**** RECORDS SUPPLIED ****

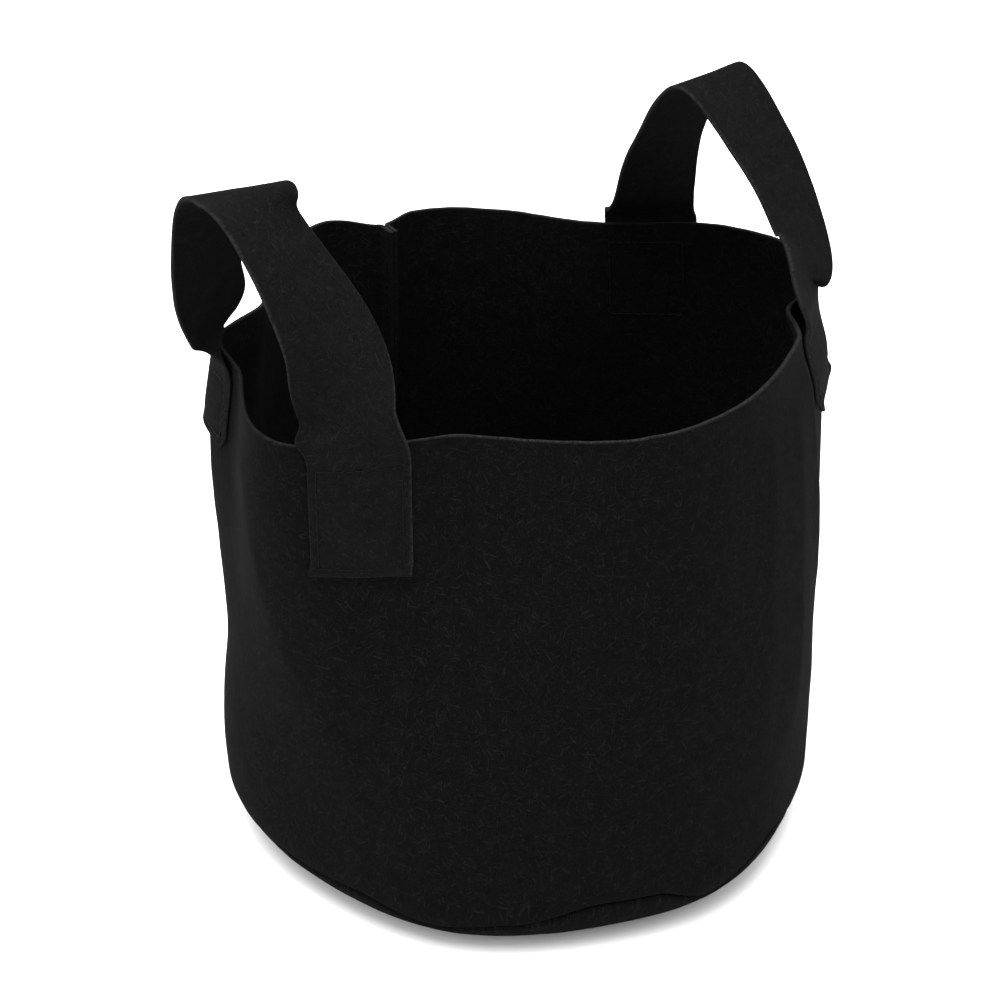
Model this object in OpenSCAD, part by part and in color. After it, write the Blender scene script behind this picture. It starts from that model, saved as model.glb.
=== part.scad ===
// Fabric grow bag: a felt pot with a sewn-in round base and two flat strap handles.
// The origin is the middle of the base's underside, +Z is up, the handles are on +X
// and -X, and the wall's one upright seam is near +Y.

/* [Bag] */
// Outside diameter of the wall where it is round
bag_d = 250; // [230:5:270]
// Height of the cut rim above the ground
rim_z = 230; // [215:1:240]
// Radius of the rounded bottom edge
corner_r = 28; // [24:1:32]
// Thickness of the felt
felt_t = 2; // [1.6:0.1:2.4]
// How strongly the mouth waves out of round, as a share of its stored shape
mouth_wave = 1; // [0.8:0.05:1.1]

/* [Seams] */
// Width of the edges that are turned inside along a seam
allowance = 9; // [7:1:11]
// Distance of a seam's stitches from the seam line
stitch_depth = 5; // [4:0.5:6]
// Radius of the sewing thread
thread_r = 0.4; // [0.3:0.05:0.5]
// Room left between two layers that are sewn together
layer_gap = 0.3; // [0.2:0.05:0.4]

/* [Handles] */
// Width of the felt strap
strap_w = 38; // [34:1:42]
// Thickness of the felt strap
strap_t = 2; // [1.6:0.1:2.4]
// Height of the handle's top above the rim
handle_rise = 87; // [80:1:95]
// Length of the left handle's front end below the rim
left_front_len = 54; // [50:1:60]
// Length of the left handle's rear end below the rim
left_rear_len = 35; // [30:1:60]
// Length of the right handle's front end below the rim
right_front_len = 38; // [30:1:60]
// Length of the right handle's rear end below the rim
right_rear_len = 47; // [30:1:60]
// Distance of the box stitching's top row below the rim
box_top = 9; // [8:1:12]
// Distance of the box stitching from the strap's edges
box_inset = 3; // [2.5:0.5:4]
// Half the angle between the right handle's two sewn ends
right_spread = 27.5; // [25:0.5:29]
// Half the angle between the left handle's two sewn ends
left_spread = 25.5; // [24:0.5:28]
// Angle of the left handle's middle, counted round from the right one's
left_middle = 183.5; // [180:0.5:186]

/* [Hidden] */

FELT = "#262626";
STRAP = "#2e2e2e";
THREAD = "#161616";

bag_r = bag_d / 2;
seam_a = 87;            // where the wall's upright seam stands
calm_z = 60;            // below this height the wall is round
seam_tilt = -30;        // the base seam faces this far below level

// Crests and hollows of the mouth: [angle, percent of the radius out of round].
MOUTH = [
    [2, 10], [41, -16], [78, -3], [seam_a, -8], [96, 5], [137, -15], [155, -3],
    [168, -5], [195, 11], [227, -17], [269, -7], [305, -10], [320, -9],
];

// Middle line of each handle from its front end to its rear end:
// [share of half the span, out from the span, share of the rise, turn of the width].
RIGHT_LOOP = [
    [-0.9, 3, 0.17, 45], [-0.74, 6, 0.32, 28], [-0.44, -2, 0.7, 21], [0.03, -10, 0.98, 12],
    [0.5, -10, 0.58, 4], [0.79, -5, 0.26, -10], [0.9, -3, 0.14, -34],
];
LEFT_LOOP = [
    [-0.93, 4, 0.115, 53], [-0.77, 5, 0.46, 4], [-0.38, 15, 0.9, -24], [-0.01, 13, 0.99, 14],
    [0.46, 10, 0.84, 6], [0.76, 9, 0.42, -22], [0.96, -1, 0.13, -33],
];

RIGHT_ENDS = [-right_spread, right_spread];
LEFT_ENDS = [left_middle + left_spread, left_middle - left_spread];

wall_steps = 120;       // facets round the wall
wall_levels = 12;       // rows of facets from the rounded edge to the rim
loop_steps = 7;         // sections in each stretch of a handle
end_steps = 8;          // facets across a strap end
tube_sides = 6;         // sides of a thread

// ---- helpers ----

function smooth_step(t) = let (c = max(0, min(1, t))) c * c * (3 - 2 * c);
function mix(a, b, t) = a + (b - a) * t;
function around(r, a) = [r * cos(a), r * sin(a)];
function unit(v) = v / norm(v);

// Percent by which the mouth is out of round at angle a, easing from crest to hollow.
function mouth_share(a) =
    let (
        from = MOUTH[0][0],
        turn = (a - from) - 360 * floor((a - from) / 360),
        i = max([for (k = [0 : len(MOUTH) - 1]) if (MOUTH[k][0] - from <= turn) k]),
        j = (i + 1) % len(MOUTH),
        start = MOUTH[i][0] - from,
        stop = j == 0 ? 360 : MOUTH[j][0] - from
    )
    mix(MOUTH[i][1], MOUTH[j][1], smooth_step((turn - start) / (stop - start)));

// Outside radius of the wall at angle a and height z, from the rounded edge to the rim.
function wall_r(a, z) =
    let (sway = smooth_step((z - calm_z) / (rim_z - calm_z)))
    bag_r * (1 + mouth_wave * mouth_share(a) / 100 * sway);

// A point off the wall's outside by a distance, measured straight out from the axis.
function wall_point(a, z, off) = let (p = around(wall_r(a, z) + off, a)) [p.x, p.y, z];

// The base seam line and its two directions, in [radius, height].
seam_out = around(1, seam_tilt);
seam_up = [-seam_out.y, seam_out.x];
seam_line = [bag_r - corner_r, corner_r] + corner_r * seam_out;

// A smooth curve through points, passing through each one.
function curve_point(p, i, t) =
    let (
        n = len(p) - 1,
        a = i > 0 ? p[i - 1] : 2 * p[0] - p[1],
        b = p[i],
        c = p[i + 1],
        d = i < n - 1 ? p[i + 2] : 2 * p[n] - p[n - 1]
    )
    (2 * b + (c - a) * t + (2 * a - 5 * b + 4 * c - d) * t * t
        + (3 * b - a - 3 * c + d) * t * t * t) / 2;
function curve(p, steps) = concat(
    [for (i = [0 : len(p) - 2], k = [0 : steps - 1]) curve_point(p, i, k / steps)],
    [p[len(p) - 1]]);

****
**** RECORDS SUPPLIED ****

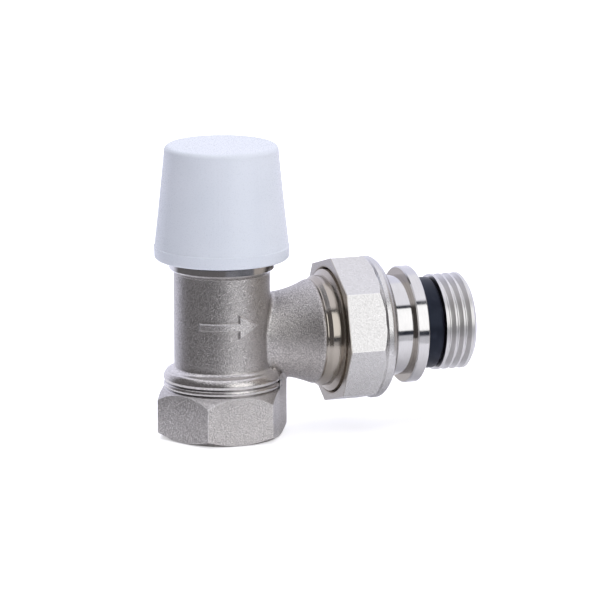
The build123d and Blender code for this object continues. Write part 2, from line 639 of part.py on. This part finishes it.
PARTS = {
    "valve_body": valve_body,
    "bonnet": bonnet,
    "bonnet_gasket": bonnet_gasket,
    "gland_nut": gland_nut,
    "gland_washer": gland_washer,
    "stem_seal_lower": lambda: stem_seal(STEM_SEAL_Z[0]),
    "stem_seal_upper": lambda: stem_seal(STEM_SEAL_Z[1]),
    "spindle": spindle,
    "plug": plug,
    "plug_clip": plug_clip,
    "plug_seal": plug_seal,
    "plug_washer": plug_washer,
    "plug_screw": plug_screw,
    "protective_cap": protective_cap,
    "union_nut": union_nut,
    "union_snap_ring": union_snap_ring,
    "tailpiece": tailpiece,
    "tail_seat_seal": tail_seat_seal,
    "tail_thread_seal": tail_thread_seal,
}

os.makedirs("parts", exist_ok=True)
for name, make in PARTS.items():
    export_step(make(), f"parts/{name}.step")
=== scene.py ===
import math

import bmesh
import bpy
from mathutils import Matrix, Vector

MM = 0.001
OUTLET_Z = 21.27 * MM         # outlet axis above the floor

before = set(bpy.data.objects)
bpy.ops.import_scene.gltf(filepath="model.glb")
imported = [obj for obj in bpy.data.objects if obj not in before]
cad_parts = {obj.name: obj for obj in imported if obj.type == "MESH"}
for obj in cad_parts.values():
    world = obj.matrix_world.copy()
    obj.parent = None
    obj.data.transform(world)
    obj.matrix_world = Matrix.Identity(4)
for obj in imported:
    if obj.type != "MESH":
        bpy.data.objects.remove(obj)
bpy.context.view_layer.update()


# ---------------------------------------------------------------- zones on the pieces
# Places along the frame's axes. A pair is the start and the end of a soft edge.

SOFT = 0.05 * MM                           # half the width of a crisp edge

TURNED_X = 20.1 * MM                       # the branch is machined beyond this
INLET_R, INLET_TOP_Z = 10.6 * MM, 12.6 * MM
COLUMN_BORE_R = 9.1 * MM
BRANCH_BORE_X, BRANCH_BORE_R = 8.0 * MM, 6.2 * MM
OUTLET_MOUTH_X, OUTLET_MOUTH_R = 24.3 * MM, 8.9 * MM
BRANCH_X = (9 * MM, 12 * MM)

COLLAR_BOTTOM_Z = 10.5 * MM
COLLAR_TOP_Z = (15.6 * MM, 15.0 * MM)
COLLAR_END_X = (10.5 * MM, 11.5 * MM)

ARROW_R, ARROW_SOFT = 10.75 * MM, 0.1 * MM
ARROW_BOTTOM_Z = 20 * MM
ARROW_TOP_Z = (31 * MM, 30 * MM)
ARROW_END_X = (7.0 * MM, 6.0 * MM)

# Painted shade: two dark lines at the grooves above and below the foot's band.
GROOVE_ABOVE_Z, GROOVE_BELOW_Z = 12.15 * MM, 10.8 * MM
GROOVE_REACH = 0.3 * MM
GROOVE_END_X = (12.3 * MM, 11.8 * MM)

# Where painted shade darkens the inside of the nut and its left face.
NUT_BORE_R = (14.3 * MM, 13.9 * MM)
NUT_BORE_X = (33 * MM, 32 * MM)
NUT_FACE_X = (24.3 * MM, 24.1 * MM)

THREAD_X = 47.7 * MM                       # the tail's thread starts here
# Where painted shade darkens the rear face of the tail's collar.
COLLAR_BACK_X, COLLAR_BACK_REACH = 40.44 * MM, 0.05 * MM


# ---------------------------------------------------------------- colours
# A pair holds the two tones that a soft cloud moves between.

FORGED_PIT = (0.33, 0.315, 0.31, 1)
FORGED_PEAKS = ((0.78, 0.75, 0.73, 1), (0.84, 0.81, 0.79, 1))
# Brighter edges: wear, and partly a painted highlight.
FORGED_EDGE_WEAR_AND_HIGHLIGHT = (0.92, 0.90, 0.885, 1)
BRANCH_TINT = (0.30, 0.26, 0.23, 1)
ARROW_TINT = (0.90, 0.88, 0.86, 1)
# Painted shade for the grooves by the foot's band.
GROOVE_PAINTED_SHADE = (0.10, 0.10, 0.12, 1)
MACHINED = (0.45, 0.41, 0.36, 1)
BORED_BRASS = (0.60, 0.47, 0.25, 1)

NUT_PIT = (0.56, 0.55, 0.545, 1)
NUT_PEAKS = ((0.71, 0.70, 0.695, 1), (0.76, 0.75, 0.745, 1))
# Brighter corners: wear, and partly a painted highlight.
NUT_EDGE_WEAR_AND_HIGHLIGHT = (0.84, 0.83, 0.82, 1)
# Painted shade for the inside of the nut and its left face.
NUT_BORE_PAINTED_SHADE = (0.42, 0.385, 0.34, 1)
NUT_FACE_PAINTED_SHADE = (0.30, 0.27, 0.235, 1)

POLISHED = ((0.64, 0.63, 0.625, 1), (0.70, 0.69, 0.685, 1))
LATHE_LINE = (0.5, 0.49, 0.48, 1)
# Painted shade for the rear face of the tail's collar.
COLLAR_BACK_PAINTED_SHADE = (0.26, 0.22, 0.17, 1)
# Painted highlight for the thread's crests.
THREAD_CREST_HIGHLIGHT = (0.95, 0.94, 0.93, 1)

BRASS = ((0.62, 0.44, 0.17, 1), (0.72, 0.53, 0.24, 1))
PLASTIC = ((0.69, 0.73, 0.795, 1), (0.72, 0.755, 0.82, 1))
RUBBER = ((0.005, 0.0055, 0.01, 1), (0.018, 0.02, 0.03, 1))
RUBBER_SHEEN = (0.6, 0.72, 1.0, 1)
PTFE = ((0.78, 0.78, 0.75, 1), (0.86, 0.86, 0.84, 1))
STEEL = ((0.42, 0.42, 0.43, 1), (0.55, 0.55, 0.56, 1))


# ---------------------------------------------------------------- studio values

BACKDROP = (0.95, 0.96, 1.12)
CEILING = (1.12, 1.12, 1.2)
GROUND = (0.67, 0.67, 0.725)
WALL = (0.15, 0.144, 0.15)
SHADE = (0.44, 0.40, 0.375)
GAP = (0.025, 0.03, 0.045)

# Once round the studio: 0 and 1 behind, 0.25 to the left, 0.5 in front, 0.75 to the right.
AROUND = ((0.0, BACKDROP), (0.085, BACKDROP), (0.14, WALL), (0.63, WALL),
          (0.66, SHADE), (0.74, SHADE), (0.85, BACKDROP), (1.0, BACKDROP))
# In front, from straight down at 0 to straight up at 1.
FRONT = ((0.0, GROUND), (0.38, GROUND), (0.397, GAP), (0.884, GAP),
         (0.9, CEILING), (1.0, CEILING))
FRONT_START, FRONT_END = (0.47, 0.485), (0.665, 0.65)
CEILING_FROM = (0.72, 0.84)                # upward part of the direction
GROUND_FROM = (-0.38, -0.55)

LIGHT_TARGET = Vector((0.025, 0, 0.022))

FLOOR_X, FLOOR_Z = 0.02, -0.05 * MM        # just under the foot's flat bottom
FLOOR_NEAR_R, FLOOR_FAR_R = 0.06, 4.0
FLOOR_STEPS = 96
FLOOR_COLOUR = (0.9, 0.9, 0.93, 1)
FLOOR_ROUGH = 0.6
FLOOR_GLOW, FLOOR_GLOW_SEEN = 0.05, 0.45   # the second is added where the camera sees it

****

**EXERCISE PROMPT:** Reproduce exactly the lines from the line with "Model this object" through the line with "is near +Y.", both end lines included, and only those lines.

**FINISHED TASK:**
Model this object in OpenSCAD, part by part and in color. After it, write the Blender scene script behind this picture. It starts from that model, saved as model.glb.
=== part.scad ===
// Fabric grow bag: a felt pot with a sewn-in round base and two flat strap handles.
// The origin is the middle of the base's underside, +Z is up, the handles are on +X
// and -X, and the wall's one upright seam is near +Y.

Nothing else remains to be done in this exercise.